_What the task requires_
Find the lines that hold "origin". Report only how many there are.

_Given records_
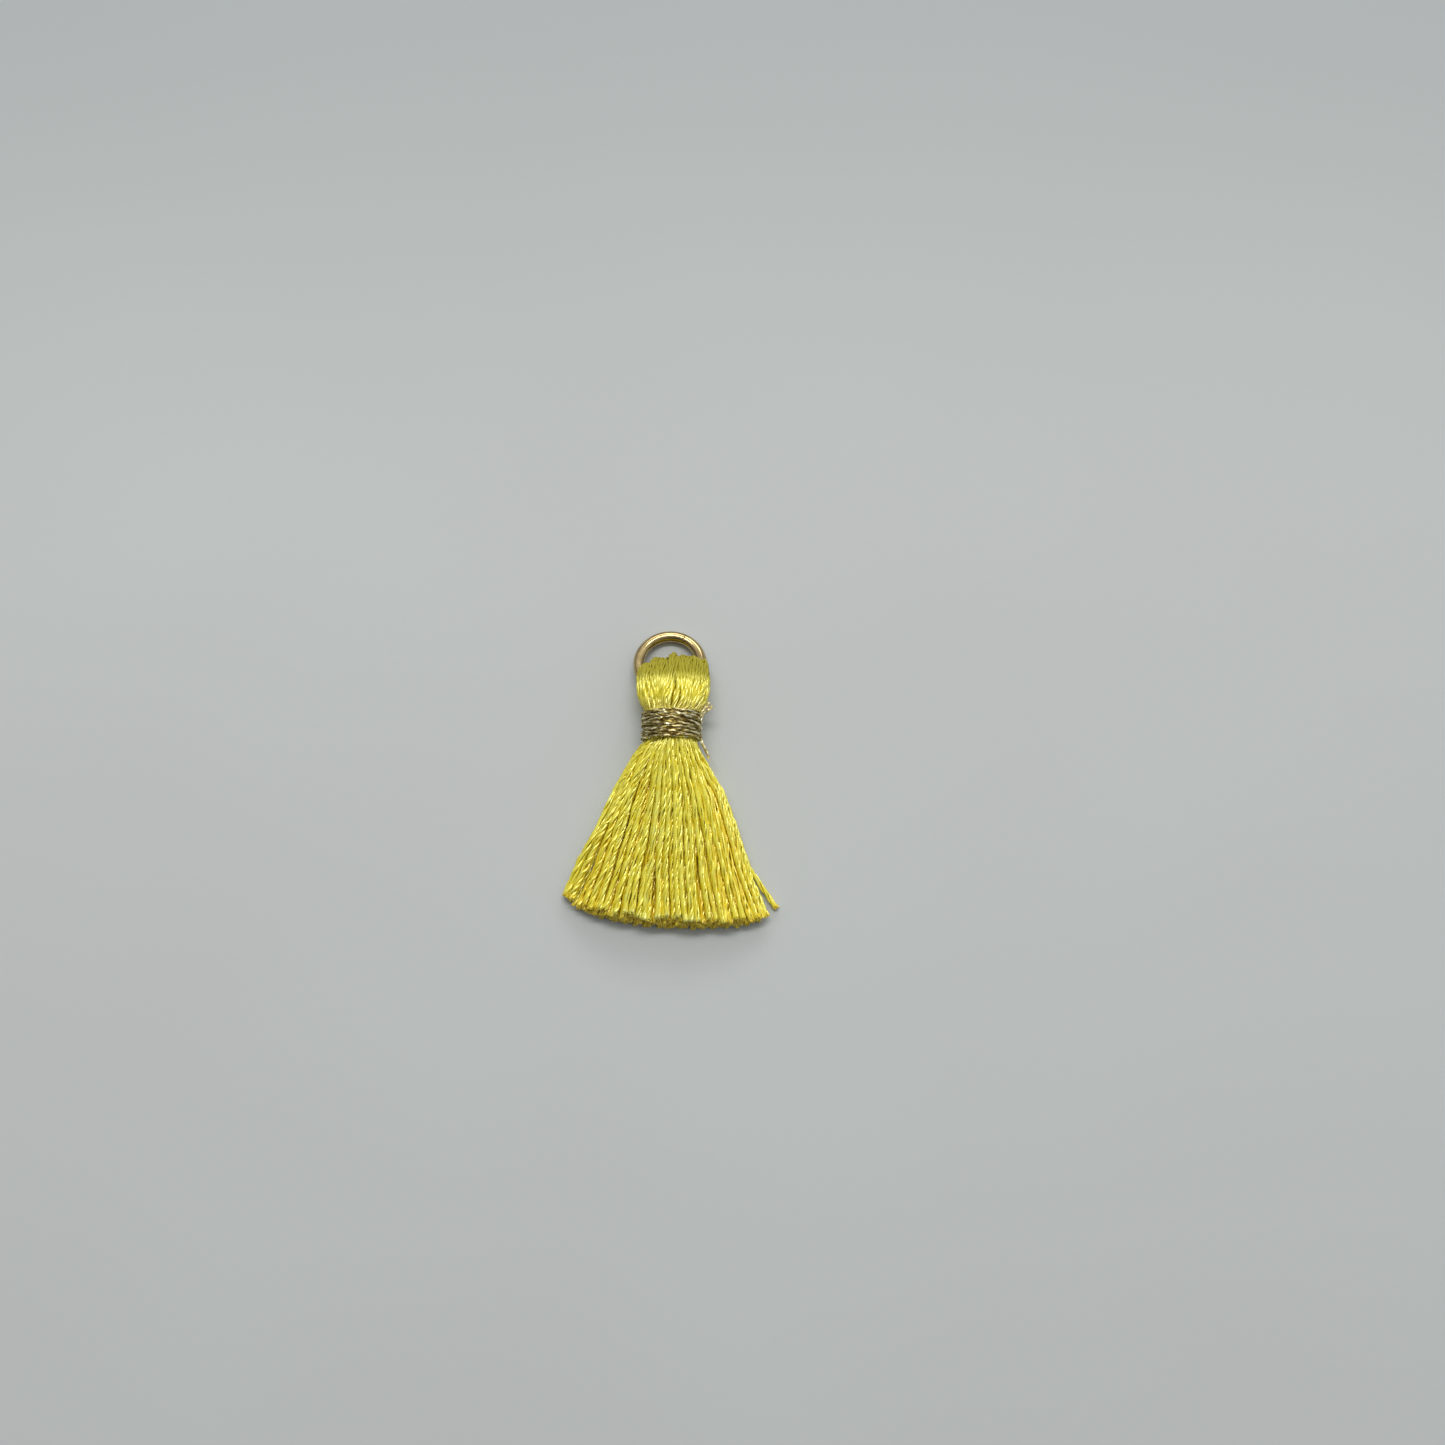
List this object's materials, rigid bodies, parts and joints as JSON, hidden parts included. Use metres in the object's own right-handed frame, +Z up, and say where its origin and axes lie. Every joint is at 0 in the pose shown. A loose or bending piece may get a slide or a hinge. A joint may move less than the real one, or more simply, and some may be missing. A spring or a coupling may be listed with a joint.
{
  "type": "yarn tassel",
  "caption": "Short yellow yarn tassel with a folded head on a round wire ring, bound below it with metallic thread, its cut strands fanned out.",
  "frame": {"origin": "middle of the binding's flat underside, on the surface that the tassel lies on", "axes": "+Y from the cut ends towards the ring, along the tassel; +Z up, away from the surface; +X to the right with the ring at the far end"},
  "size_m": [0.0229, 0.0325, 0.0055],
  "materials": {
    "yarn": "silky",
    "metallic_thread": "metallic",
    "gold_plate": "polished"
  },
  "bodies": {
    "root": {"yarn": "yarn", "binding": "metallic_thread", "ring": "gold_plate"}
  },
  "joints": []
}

--

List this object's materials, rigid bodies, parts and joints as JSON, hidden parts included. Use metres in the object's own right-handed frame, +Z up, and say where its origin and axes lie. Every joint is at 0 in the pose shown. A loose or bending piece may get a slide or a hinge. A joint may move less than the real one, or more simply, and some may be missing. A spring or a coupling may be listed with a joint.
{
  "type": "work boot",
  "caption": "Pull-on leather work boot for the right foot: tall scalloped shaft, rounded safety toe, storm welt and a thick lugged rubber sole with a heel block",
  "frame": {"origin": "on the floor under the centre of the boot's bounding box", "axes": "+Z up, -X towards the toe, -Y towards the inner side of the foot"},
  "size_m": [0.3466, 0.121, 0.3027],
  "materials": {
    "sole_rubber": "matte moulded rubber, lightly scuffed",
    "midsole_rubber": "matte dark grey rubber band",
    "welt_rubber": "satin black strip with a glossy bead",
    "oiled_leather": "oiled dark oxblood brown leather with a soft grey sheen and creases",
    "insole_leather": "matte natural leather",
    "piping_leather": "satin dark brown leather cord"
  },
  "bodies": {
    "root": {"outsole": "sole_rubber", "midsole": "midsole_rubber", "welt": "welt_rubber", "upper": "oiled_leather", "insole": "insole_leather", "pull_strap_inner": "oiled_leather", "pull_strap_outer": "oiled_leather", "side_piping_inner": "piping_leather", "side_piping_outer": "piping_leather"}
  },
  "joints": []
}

_Answer to this problem_
4